Tuesday, March 8, 2011

As a little child

Let the little children come to me; do not stop them; for it is to such as these that the kingdom of God belongs. Truly I tell you, whoever does not receive the kingdom of God as a little child will never enter it. (Mark 10:14-15)
I've always found this amazing quote from Jesus to have a very quaint interpretation in the church: you must have "child-like faith" the enter the kingdom of God, meaning that you trust unquestioningly. But that's a pretty flat picture of how children actually are. Children are normally rather inquisitive, imaginative, creative, eager to test boundaries, disruptive, playful, and often quite unintelligible despite having so much to say. They are at once struggling for independence and clingy, both trusting and skeptical, both fragile and surprisingly strong. They have no fear of exploring the world--that is, until they look up and mom and dad are no longer there.
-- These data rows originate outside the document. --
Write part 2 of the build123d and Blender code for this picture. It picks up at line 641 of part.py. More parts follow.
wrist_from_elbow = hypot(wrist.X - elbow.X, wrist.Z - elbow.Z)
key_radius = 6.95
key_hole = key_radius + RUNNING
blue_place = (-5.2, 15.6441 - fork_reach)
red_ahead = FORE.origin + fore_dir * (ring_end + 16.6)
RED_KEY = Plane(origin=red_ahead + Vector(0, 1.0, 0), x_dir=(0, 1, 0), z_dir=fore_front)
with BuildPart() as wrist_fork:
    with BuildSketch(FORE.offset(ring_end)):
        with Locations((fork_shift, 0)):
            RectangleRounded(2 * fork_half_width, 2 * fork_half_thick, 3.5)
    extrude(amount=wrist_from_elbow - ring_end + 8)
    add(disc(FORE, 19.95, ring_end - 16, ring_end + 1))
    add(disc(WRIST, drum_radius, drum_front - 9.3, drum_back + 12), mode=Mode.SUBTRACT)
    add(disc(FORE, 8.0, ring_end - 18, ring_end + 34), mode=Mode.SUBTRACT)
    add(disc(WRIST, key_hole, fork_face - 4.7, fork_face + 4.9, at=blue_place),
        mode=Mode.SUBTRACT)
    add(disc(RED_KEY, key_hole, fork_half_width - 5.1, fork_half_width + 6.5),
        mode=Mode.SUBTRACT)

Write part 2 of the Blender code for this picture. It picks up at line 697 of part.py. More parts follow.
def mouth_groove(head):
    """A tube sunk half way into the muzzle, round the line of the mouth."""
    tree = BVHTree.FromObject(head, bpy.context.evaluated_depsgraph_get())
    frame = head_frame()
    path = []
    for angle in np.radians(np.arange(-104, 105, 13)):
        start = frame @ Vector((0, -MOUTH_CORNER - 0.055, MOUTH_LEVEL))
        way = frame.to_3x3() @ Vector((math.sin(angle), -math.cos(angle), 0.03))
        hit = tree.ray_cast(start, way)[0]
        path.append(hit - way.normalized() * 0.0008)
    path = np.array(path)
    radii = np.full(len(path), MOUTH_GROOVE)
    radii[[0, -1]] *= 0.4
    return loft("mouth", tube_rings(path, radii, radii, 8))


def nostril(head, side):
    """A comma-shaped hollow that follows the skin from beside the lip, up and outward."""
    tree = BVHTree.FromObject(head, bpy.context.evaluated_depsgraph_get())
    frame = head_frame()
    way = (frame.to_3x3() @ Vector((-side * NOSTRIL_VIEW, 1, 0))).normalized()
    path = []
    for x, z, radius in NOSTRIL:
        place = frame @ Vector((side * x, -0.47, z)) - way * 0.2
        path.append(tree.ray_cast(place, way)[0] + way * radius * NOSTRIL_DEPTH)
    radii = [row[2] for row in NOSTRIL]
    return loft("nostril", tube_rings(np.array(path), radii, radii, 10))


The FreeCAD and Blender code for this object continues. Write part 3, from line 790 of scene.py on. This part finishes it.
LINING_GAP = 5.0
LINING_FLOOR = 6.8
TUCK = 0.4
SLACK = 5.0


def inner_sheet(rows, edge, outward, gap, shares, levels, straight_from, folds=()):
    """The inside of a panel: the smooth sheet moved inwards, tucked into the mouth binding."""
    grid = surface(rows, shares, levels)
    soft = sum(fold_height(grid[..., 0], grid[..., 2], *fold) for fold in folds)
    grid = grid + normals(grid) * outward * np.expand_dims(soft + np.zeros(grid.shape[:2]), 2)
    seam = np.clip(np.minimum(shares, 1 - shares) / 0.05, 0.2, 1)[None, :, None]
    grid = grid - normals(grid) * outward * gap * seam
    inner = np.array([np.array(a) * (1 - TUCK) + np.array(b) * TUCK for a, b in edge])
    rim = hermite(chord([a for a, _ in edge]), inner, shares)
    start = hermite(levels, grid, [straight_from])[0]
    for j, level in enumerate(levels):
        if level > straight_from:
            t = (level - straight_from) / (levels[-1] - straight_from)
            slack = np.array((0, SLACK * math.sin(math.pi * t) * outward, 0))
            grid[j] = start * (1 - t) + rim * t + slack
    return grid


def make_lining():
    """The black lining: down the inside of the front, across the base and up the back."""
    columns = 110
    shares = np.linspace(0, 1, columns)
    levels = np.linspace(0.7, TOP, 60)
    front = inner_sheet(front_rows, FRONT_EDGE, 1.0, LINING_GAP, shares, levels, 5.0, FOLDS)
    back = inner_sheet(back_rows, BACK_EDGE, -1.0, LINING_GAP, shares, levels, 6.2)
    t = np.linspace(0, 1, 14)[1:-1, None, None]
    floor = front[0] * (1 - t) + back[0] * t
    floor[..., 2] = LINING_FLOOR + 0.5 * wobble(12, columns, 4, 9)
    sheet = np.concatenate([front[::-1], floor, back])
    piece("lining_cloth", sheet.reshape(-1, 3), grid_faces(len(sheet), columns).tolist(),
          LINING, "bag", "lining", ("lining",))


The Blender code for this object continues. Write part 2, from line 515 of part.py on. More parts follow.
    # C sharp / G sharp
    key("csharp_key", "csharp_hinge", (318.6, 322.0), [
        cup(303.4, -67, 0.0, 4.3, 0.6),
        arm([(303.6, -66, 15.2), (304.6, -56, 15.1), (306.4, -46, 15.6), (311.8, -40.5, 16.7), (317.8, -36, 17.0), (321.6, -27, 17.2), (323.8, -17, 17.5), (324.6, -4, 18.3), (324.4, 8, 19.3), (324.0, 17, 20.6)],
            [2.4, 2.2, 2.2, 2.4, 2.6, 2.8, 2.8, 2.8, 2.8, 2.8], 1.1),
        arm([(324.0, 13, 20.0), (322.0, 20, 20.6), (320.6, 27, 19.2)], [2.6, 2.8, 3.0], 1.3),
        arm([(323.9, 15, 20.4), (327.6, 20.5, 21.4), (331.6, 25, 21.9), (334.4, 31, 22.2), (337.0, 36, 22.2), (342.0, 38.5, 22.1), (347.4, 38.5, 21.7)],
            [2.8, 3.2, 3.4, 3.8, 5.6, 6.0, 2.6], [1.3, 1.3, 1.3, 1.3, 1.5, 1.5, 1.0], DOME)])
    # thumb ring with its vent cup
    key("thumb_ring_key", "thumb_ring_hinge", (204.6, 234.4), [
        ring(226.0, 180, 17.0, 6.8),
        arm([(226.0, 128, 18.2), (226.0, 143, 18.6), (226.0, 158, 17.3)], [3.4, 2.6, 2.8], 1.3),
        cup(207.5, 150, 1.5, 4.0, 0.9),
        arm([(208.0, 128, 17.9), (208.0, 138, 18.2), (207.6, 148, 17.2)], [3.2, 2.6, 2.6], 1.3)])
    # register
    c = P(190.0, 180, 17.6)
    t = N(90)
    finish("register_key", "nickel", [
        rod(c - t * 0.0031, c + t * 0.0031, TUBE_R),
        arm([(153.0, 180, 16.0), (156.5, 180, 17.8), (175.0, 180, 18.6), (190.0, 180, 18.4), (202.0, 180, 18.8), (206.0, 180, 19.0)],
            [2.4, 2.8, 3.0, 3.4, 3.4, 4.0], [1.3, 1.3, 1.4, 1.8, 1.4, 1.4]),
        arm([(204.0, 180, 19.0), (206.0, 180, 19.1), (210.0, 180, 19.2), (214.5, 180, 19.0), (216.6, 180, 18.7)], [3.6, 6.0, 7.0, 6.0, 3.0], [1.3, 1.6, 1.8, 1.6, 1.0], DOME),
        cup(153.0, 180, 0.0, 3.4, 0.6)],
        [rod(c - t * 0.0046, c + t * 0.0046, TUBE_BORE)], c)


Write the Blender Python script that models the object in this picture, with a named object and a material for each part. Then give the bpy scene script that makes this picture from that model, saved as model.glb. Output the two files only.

Children are, in a word, free. Free precisely because of the intimate trust of the family. Free because if they venture too far, mother and father will be there. It is not even a question of presuppositions. Children don't have to believe in their parents; they simply never have to face the question why life should be so safe for them (never, that is, until they are forced to leave the intimate trust of the home).

It is typical to interpret Christ's words in terms of trust, but rarely in terms of freedom. What might it look like to base the Christian life on child-like freedom in Christ?